I would also like some thought to be given to the employer's position on confidentiality. I would think it would be prudent to put the employer in the position of confidentiality until there is some substantiation that there is a valid charge.

Some other observations of this bill are on a more positive line. Unlike previous bills which have sought measures that would prevent the unfair gasoline pricing at the pumps, which is what this bill is targeting as the example, this bill works within the Competition Act. It is not going to overtly increase the cost of the bureaucracy. Also, it does not appear to be imposing unnecessary regulations upon the marketplace. Those are two promising aspects of it.

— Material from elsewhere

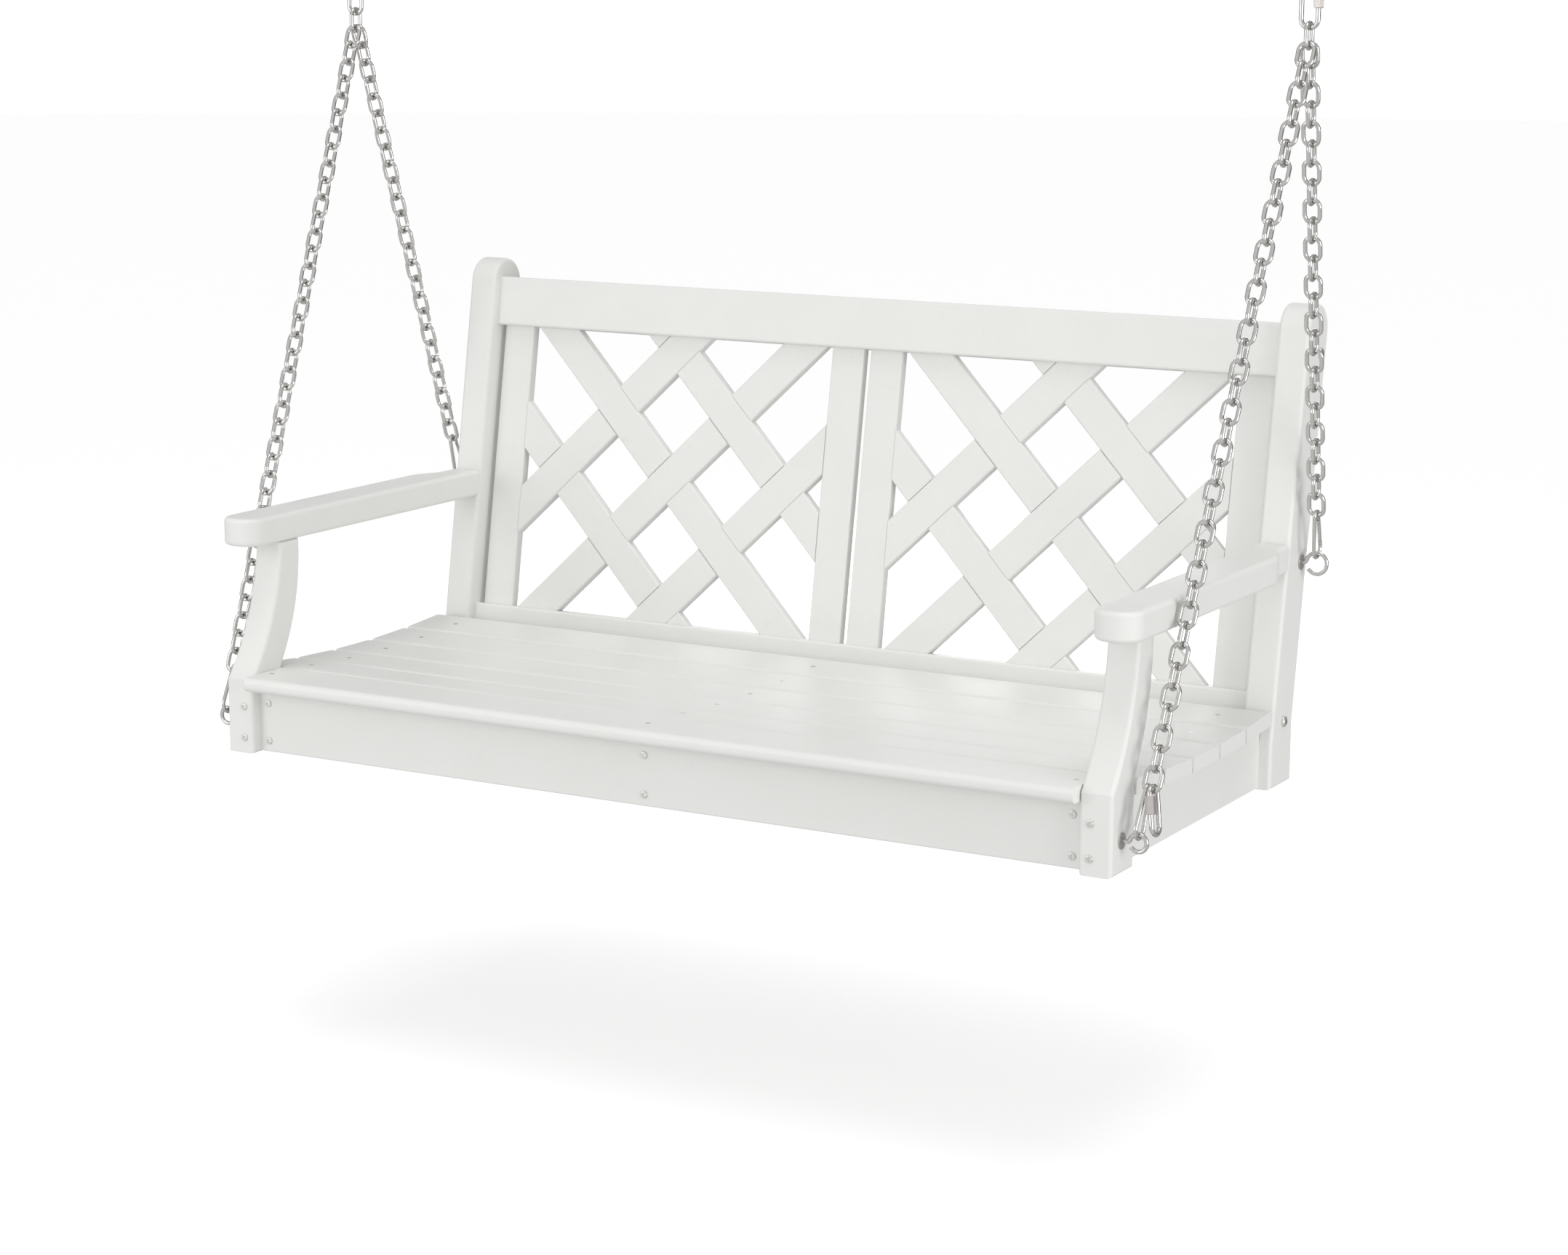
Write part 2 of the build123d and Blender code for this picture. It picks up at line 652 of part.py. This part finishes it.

It will also enhance the commission's ability to conduct investigations by allowing the commission to act upon confidential information. Currently, six sponsors of a complaint are needed before the commission can pick it up. This will allow people to feed that information into the commission. We could probably expand on this by saying that this may be a situation where a stitch in time will save nine by getting on top of the situation earlier.

The Reform Party sees a lot of positive aspects to this but we also see some negative aspects which I have mentioned. It is positive in the promotion of competition and competitive pricing. It also strengthens and vigorously reinforces the competition and anti-combines legislation. It does indeed provide penalties for collusion of price fixing.

As I said, we are quite positive on this but we do have some reservations from the employer's position in relation to confidentiality until it is substantiated and to the amounts of the fines and charges. I would suggest that penalties be applied to the employee if they falsify their statement to the commission.

I will conclude because otherwise I would be reiterating an excellent debate that occurred on October 22.

(Motion agreed to, bill read the second time and referred to a committee.)

Competition ActPrivate Members' Business

1:35 p.m.

The Deputy Speaker

It being approximately 1.40 p.m., the House stands adjourned until Monday at 11 a.m.